The best strategy, of course, is to one-box so that Omega puts in the million dollars.

I'm not sure I see how this follows. Care to explain?

You basically have two strategies - "1-box" or "2-box" (We'll ignore mixed strategies). So what you do is try to figure out what the payoff from each strategy is, given what you know about your opponent. Then you pick the strategy with the highest expected payoff.

In our Newcomb's problem game, "what you know about your opponent" includes that they know what move you take, and then get to make their own move. That is, their move actually depends on which move you make / strategy you use. So you should predict that if you use "1-box," Omega will take the action that maximizes their payoff, and if you use "2-box," Omega will take the action that maximizes their payoff.

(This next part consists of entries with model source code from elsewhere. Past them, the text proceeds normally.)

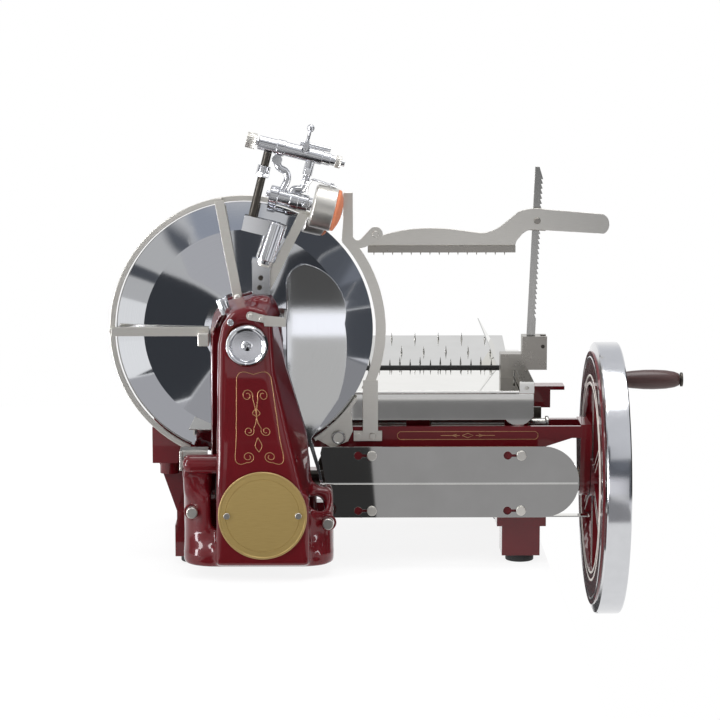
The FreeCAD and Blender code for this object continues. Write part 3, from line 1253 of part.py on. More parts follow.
def rack_shoe():
    """The shoe that slides on the rack and carries the arm on its pin."""
    half = mm("shoe_half")
    height = mm("shoe_height")
    wall = mm("shoe_wall")
    thickness = mm("rack_thickness")
    clear = mm("gap") / 2
    depth = thickness + 2 * clear + 2 * wall
    shoe = Part.makeBox(2 * half, depth, height, Vector(-half, -wall - clear, -height / 2))
    slot = Part.makeBox(mm("rack_width") + 2 * clear, thickness + 2 * clear, height + 2,
                        Vector(-mm("rack_width") / 2 - clear, -clear, -height / 2 - 1))
    pin_length = mm("arm_thickness") + 1.5
    pin = Part.makeCylinder(mm("shoe_pin_radius"), pin_length, Vector(0, -wall - clear, 0), Vector(0, -1, 0))
    piece = solid(shoe.cut(slot).fuse(pin))
    across, up = rack_point("shoe_rise + shoe_height / 2")
    place(piece, (across, "rack_front", up), Rotation(Vector(0, 1, 0), mm("rack_lean")))
    return keep(piece, "rack_shoe")


def clamp_arm():
    """The flat arm with its handle, which the hand presses down on the meat."""
    pin = rack_point("shoe_rise + shoe_height / 2")
    outline = [("14", "393"), ("204", "393", "-14"), ("209", "403", "-24"), ("224.6", "413.7"),
               ("318", "408", "13"), ("324.5", "421.5", "13"), ("316", "433.5"), ("243", "439.5", "60"),
               ("207.7", "436.5"), ("185", "418", "-46"), ("160", "409.3"), ("132", "413", "220"),
               ("101.8", "415.5", "200"), ("31.3", "406")]
    arm = plate(outline, "arm_thickness", ("0", "rack_front - gap / 2 - shoe_wall - 0.3", "0"), "front",
                holes=[(pin[0], pin[1], "shoe_pin_radius + fit")])
    return keep(arm, "clamp_arm")


def tooth_strip():
    """The toothed strip below the arm that grips the meat."""
    back = "rack_front - gap / 2 - shoe_wall - 0.3"
    front = "(%s - arm_thickness - 4)" % back
    shelf = block(("14", front, "390.5"), ("204", back, "393"))
    blade_strip = block(("14", front, "384.5"), ("204", front + " + 2", "391"))
    teeth = []
    first = 22
    count = int((204 - 2 * 8 - 14) / mm("tooth_pitch")) + 1
    for number in range(count):
        foot = Vector(first + number * mm("tooth_pitch"), mm(front) + 1, 384.6)
        teeth.append(solid(Part.makeCone(0.9, 0.15, 3.6, foot, Vector(0, 0, -1))))
    return keep(joined([shelf, blade_strip] + teeth), "tooth_strip")


# ---------------------------------------------------------------- sharpener

def lean_frame(piece):
    """Stand a piece built about the sharpener's own axes where the sharpener stands."""
    return place(piece, ("sharpener_x", "sharpener_y", "sharpener_z"),
                 Rotation(Vector(0, 1, 0), mm("sharpener_lean")))


def guide_rod():
    """The dark rod that carries the sharpener and slides down through the pedestal's seat."""
    return keep(lean_frame(joined([rod("rod_radius", "rod_top + 20", ("0", "0", "-20"), "Z")])), "guide_rod")


def sharpener_pedestal():
    """The chromed pedestal on the head, with the seat of the guide rod."""
    plinth = block(("-130", "sharpener_y - 8", "seat_top"), ("-108", "sharpener_y + 6", "post_foot_z + 4"))
    post = rod("11", "50", ("post_foot_x", "sharpener_y", "post_foot_z - 3"), "Z")
    post.Placement.Rotation = Rotation(Vector(0, 1, 0), mm("post_lean"))
    seat = lean_frame(less(joined([block(("-9", "-9", "-22"), ("36", "9", "-3"))]),
                           [rod("rod_radius + fit", "60", ("0", "0", "-30"), "Z")]))
    return keep(joined([plinth, post, seat]), "sharpener_pedestal")


def sharpener_head():
    """The sharpener's frame: collar, stem, head tube, arm and the stone's barrel."""
    pieces = [
        rod("head_tube_radius", "head_tube_right - head_tube_left", ("head_tube_left", "0", "head_tube_up"), "X"),
        rod("rod_radius + 3.5", "11", ("0", "0", "47"), "Z"),
        block(("-5", "-8.5", "56"), ("5", "-5.3", "head_tube_up")),
        block(("lever_right", "-6", "stone_up"), ("lever_right + 12", "6", "head_tube_up")),
        block(("7", "-5", "49"), ("lever_right + 4", "5", "57")),
        rod("barrel_radius", "drum_left - barrel_left - 2", ("barrel_left", "0", "stone_up"), "X"),
    ]
    bores = [
        rod("rod_radius + fit", "rod_top - 40 + fit", ("0", "0", "40"), "Z"),
        rod("spindle_radius + fit", "100", ("barrel_left - 5", "0", "stone_up"), "X"),
        rod("spindle_radius + fit", "200", ("head_tube_left - 20", "0", "head_tube_up"), "X"),
        rod("lever_pin_radius + fit", "40", ("lever_right + 6", "-20", "lever_pin_up"), "Y"),
    ]
    return keep(lean_frame(less(joined(pieces), bores)), "sharpener_head")


def stone_drum():
    """The chromed drum over the grinding stone, with its loop handle."""
    left = "drum_left - 2"
    shell = less(rod("stone_radius + 3", "stone_left - drum_left", (left, "0", "stone_up"), "X"),
                 [rod("stone_radius + 3 - drum_wall", "stone_left - drum_left",
                      (left + " + drum_wall", "0", "stone_up"), "X"),
                  rod("spindle_radius + 1", "20", (left + " - 5", "0", "stone_up"), "X")])
    loop = less(block((left + " - 12", "-4", "stone_up + 12"), (left + " + 2", "4", "stone_up + 27")),
                [block((left + " - 9", "-5", "stone_up + 15"), (left, "5", "stone_up + 24"))])
    return keep(lean_frame(joined([shell, loop])), "stone_drum")


def sharpening_stone():
    """The orange grinding stone and its spindle."""
    outline = [("barrel_left - 3", "0"), ("stone_left + stone_width + 1", "0"),
               ("stone_left + stone_width + 1", "stone_radius * 0.4"), ("stone_left + stone_width", "stone_radius - 3"),
               ("stone_left + 1", "stone_radius"), ("stone_left - 3", "stone_radius"),
               ("stone_left - 3", "spindle_radius"), ("barrel_left - 1", "spindle_radius"),
               ("barrel_left - 1", "spindle_radius + 3"), ("barrel_left - 3", "spindle_radius + 3")]
    stone = turned(outline, ("0", "0", "stone_up"), "X")
    return keep(lean_frame(joined([stone])), "sharpening_stone")


def sharpener_knobs():
    """The knurled knobs at both ends of the head tube, on one rod."""
    left = "head_tube_left"
    right = "head_tube_right"
    outline = [(left + " - 15", "0"), (right + " + 11", "0"), (right + " + 11", "6"), (right + " + 9", "8"),
               (right + " + 1", "8"), (right + " + 1", "spindle_radius"), (left + " - 1", "spindle_radius"),
               (left + " - 1", "10"), (left + " - 13", "10"), (left + " - 15", "8")]
    return keep(lean_frame(joined([turned(outline, ("0", "0", "head_tube_up"), "X")])), "sharpener_knobs")


def sharpener_lever():
    """The little lever with a ball end that presses the stone to the blade."""
    pivot = "lever_right + 6"
    pin_up = "lever_pin_up"
    pin = rod("lever_pin_radius", "26", (pivot, "-13", pin_up), "Y")
    cheek = rod("5", "3", (pivot, "-13", pin_up), "Y")
    bend = block((pivot + " - 3", "-13", pin_up), (pivot + " + 3", "-10", "head_tube_up + 16"))
    bridge = block((pivot + " - 3", "-13", "head_tube_up + 13"), (pivot + " + 3", "3", "head_tube_up + 16"))
    stem = rod("2", "ball_up - head_tube_up - 14", (pivot, "0", "head_tube_up + 14"), "Z")
    ball = doc.addObject("Part::Sphere", "Ball")
    ball.setExpression("Radius", bound("ball_radius"))
    place(ball, (pivot, "0", "ball_up"))
    return keep(lean_frame(joined([pin, cheek, bend, bridge, stem, ball])), "sharpener_lever")


# ---------------------------------------------------------------- build, check and write

MAKERS = [
    base_casting, column_casting, foot_rubbers, plinth_bolts, hub_cap, name_disc, front_beam,
    wheel_bracket, rail_rods, chain_cover, machine_screws, shaft_bushes, oil_cups,
    blade, blade_flange, blade_shaft, blade_sprocket, blade_chain, cross_shaft, cross_gears,
    main_shaft, shaft_gears, stub_shaft, stub_gears, idler_sprocket, carriage_chain,
    wheel_casting, wheel_rim, handle_pin, handle_grip,
    guard_ring, guard_straps, strap_clamps, rim_guard, guard_brackets, lower_guard,
    slice_deflector, slice_tray,
    carriage_frame, carriage_bushes, carriage_skirt, drive_yoke,
    table_plate, table_spikes, rubber_strip, side_fence, feed_screw,
    rack_block, rack_latch, rack_bar, rack_shoe, clamp_arm, tooth_strip,
    guide_rod, sharpener_pedestal, sharpener_head, stone_drum, sharpening_stone,
    sharpener_knobs, sharpener_lever,
]

for make in MAKERS:
    make()
doc.recompute()

for item in doc.Objects:
    if "Invalid" in item.State or "Error" in item.State:
        raise RuntimeError("failed to recompute: %s (%s)" % (item.Label, item.Name))
for node in NODES:
    if node.Shape.isNull() or not node.Shape.isValid() or not node.Shape.Solids:
        raise RuntimeError("no valid solid: " + node.Label)

os.makedirs("parts", exist_ok=True)
for node in NODES:
    node.Shape.exportStep("parts/%s.step" % node.Label)
print("wrote", len(NODES), "sub-parts")
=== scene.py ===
import json
import math

import bpy
from mathutils import Matrix, Vector

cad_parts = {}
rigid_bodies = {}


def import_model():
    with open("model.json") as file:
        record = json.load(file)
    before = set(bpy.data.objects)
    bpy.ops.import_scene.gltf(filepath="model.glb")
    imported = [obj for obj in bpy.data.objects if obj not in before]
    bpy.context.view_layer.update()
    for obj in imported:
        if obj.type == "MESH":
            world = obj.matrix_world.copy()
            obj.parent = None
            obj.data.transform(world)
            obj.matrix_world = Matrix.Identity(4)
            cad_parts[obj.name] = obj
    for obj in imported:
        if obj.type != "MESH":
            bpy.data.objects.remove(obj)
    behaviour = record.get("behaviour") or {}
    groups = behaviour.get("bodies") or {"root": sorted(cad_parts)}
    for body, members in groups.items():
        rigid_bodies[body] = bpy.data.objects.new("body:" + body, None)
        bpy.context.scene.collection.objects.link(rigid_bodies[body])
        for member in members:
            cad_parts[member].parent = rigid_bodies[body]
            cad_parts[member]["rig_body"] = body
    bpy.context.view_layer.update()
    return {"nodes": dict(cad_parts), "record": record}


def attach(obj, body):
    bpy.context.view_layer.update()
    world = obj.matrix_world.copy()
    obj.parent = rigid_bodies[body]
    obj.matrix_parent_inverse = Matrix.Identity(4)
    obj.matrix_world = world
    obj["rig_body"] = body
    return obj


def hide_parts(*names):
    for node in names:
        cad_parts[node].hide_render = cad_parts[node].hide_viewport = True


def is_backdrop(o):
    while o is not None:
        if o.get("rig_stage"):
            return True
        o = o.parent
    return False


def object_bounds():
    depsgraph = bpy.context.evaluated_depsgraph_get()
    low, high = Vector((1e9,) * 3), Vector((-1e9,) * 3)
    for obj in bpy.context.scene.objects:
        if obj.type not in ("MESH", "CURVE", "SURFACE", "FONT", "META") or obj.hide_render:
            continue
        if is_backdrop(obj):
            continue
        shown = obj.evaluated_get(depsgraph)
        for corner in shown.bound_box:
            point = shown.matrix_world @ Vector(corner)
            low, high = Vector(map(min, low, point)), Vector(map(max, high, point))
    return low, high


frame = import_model()

# ---------------------------------------------------------------- base frame
# The low frame that the slides, shafts and column stand on. It is one grey iron casting,
# ground on its seats, and sprayed and baked in several coats of burgundy enamel.


def linear(code):
    """A colour written as sRGB hex, as the linear red, green, blue and alpha that a socket takes."""
    parts = [int(code[i:i + 2], 16) / 255 for i in (1, 3, 5)]
    return [c / 12.92 if c <= 0.04045 else ((c + 0.055) / 1.055) ** 2.4 for c in parts] + [1.0]


def new_finish(name, **sockets):
    """A material with its Principled shader's own sockets set; a word's underscores are spaces."""
    material = bpy.data.materials.new(name)
    material.use_nodes = True
    shader = material.node_tree.nodes["Principled BSDF"]
    for word, value in sockets.items():
        shader.inputs[word.replace("_", " ")].default_value = value
    return material, material.node_tree, shader


def add(tree, kind, values=(), links=(), **settings):
    """One more node: its settings, its sockets' values, and what is linked into it."""
    node = tree.nodes.new("ShaderNode" + kind)
    for word, value in settings.items():
        setattr(node, word, value)
    for socket, value in dict(values).items():
        node.inputs[socket].default_value = value
    for socket, source in dict(links).items():
        tree.links.new(source, node.inputs[socket])
    return node


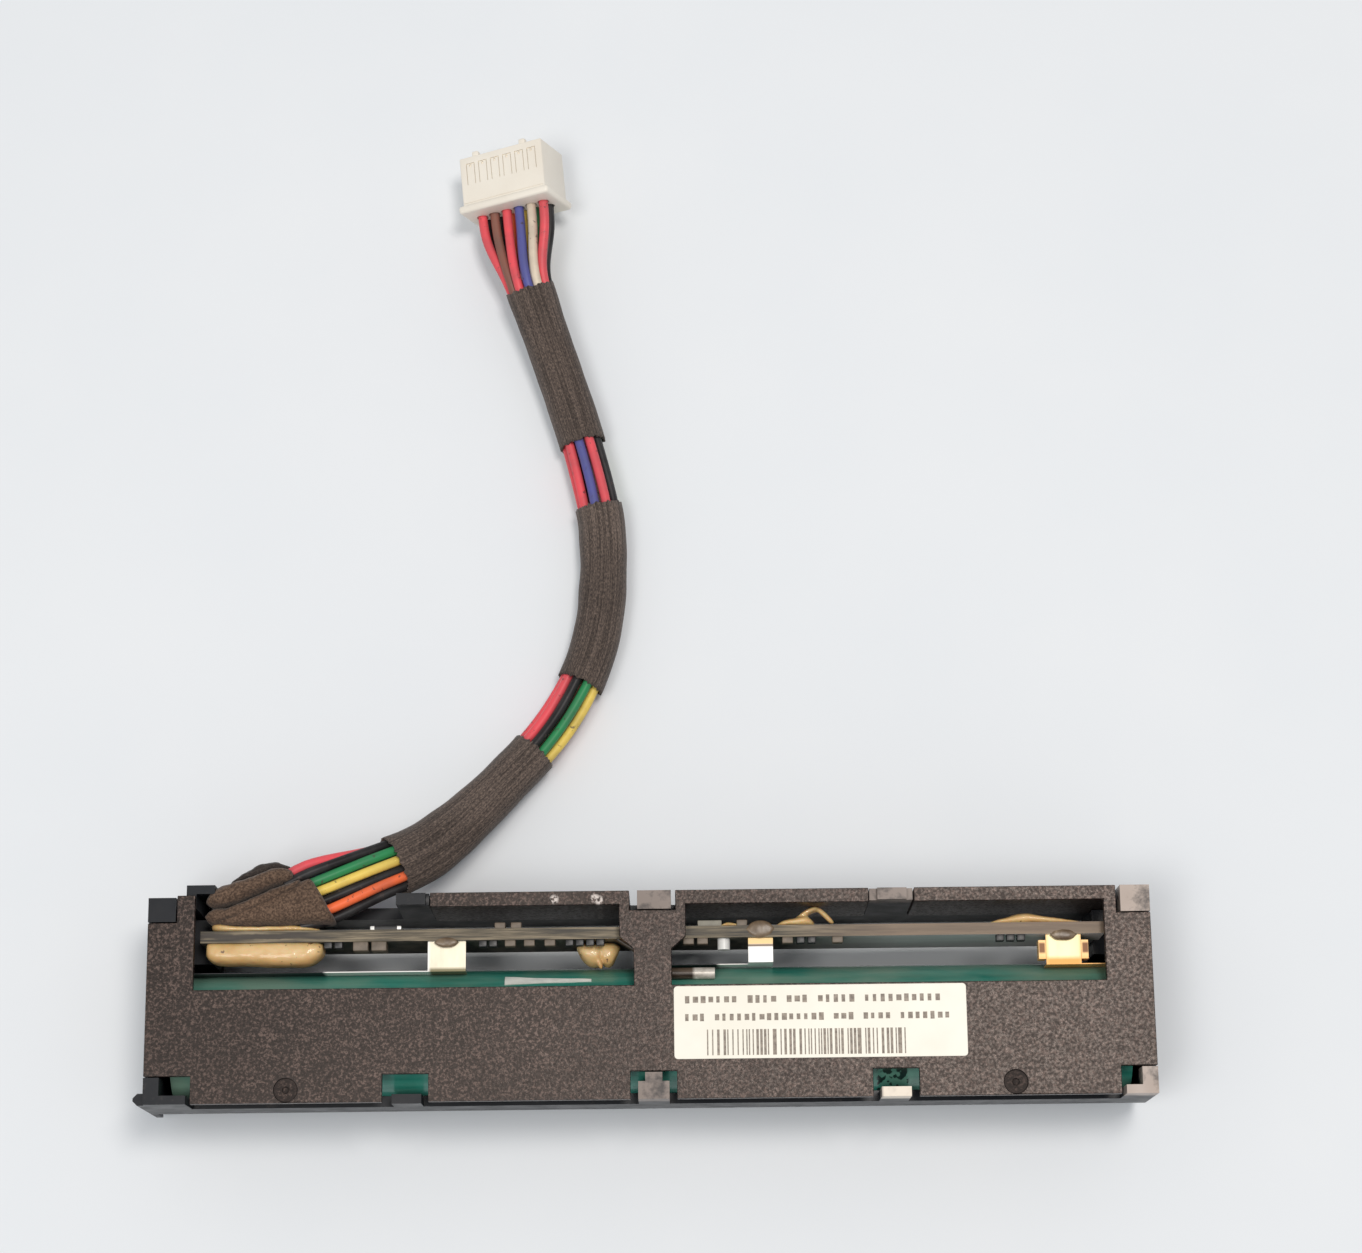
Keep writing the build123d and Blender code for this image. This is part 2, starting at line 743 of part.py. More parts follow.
def plug():
    """Two-row plug housing with a flange round its cable end, and the terminals in its cavities."""
    half_w, half_h = plug_body_width / 2, plug_body_height / 2
    housing = block((-half_w, half_w), (0, plug_length), (-half_h, half_h))
    flange_x = (-flange_half_width, flange_half_width)
    housing += block(flange_x, (0, plug_flange_length), (-flange_half_height, flange_half_height))
    window_w, window_l, window_d = latch_window
    tongue_w, tongue_l = latch_tongue
    first = -(plug_columns - 1) / 2 * plug_pitch
    y1 = plug_length - latch_window_setback
    y0 = y1 - window_l
    for i in range(plug_columns):
        x = first + i * plug_pitch
        for side in (-1, 1):
            z = sorted((side * half_h, side * (half_h - window_d)))
            opening = block((x - window_w / 2, x + window_w / 2), (y0, y1), z)
            housing -= opening - block((x - tongue_w / 2, x + tongue_w / 2), (y0, y0 + tongue_l), z)
    key_y = (plug_length, plug_length + key_height)
    key_z = (half_h - key_drop - key_depth, half_h - key_drop)
    for x in key_places:
        housing += block((x - key_width / 2, x + key_width / 2), key_y, key_z)
    terminals = []
    half = cavity / 2
    grip = half - terminal_play
    start = (plug_length - terminal_length) / 2
    for x, z in plug_slots():
        housing -= block((x - half, x + half), (-past, plug_length + past), (z - half, z + half))
        pin_z = (z - half, z + grip)
        terminals.append(block((x - grip, x + grip), (start, start + terminal_length), pin_z))
    return plug_place() * housing, plug_place() * Compound(children=terminals)


def lead():
    """The bundle of wires, its three woven sleeves, and the wrap that it leaves."""
    radii = corner_radii(lead_route)
    wrap = wrap_at_board()
    bundle = tube(lead_route, radii, RegularPolygon(bundle_diameter / 2, bundle_sides))
    inner = bundle_diameter / 2 + sleeve_gap
    section = RegularPolygon(inner + sleeve_wall, bundle_sides) - RegularPolygon(inner, bundle_sides)
    sleeves = []
    for first in range(1, len(lead_route) - 2, 3):
        start = halfway(lead_route[first], lead_route[first + 1])
        end = halfway(lead_route[first + 2], lead_route[first + 3])
        points = [start, lead_route[first + 1], lead_route[first + 2], end]
        sleeves.append(tube(points, radii[first : first + 2], section))
    return {"wrap_at_board": wrap, "wire_bundle": bundle - wrap, "wire_sleeves": Compound(children=sleeves)}


def build():
    """Every piece under its node's name."""
    half_link = strip_thickness / 2
    left_start = -half_link - cell_length
    board_y = (board_low_y, board_top_y)
    pieces = {
        "front_shell": front_shell(),
        "back_shell": back_shell(),
        "cell_left": cell_can(left_start),
        "cell_right": cell_can(half_link),
        "cell_film_left": cell_film(left_start),
        "cell_film_right": cell_film(half_link),
        "insulating_rings": Compound(children=[insulating_ring(left_start), insulating_ring(half_link)]),
        "circuit_board": block((board_left, board_right), board_y, (board_back, board_front)),
        "tab_solder": tab_solder(),
        "paper_strip": paper_strip(),
        "label": label(),
    }
    pieces.update(strips())
    pieces.update(small_parts())
    pieces.update(thermistor())
    pieces.update(glue())
    pieces.update(lead())
    pieces["plug_housing"], pieces["plug_terminals"] = plug()
    return pieces


for name, piece in build().items():
    export_step(piece, f"parts/{name}.step")
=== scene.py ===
import math
import random

import bpy
from mathutils import Matrix, Vector, noise


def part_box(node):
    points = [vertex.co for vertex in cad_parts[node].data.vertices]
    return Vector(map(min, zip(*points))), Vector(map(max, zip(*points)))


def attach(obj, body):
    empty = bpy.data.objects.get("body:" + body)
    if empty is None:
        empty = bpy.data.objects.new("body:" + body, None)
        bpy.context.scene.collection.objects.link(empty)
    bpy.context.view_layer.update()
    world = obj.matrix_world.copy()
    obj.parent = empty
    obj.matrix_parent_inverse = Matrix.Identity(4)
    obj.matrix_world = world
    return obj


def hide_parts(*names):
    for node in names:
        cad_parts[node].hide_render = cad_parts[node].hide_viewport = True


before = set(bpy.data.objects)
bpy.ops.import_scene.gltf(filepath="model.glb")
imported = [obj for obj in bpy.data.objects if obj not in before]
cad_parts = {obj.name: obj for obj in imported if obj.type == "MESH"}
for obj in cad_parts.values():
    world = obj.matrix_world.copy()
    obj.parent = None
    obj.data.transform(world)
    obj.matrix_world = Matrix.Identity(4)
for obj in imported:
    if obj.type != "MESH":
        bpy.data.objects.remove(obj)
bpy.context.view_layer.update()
mm = 0.001


print("frame loaded")


# small helpers for working by hand

def deselect():
    if bpy.context.object and bpy.context.object.mode != "OBJECT":
        bpy.ops.object.mode_set(mode="OBJECT")
    bpy.ops.object.select_all(action="DESELECT")


def activate(piece):
    deselect()
    piece.select_set(True)
    bpy.context.view_layer.objects.active = piece


def editAll(piece):
    activate(piece)
    bpy.ops.object.mode_set(mode="EDIT")
    bpy.ops.mesh.select_all(action="SELECT")


def objectMode():
    bpy.ops.object.mode_set(mode="OBJECT")


def pickFaces(piece, test):
    activate(piece)
    bpy.ops.object.mode_set(mode="EDIT")
    bpy.ops.mesh.select_mode(type="FACE")
    bpy.ops.mesh.select_all(action="DESELECT")
    objectMode()
    for face in piece.data.polygons:
        face.select = bool(test(face))
    bpy.ops.object.mode_set(mode="EDIT")


def useModifier(piece, kind, **options):
    activate(piece)
    tool = piece.modifiers.new(kind, kind)
    for option, value in options.items():
        setattr(tool, option, value)
    bpy.ops.object.modifier_apply(modifier=tool.name)


def bevelEdges(piece, width, segments, angle=30):
    useModifier(piece, "BEVEL", width=width * mm, segments=segments, limit_method="ANGLE",
                angle_limit=math.radians(angle), use_clamp_overlap=True)


def closeSkin(piece, nearest):
    # merges the seam and turns the faces outwards
    editAll(piece)
    bpy.ops.mesh.remove_doubles(threshold=nearest * mm)
    bpy.ops.mesh.normals_make_consistent(inside=False)
    objectMode()


def newPiece(name, data):
    piece = bpy.data.objects.new(name, data)
    bpy.context.collection.objects.link(piece)
    return piece


def giveName(piece, name):
    piece.name = piece.data.name = name
    return piece


def settle(piece, name):
    activate(piece)  # the place goes into the mesh
    bpy.ops.object.transform_apply(location=True, rotation=True, scale=True)
    return giveName(piece, name)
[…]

Now that you have used your information to predict Omega's action for each of your strategies, you can read off the payoffs: $1M for "1-box" and $1k for "2-box." Then you use the strategy that results in the highest payoff.

That is, their move actually depends on which move you make / strategy you use.

You're getting this the other way around. It is Omega who plays first. By the time you enter the room and the boxes are in place, it is already determined if $1000000 is in the box or not. Your move depends on Omega's, not the other way around. Omega's move depends on the knowledge it has about you.

Fair enough - replace"depends on" with "is ~100% correlated with."

Omega plays first if you take at as "what happens first", but chooses second if you take that as having the privileged position of knowing what your opponent does before you must make your choice.

Not really; in Nozick's original formulation omega doesn't *know* what the player chooses, it can only guess. Sure it's guess may be highly likely to be correct, but it's still a guess. This distinction is important because if omega is absolutely certain what the player chooses it will always win. The player will only get $1000000 or $1000 but never $1001000.

Fine, replace "knowing what your opponent does" with "having a high degree of confidence in what the other player has or is going to choose". My point stands - "knowing" is pretty much just a short way of talking about the justified high degree of confidence, anyways.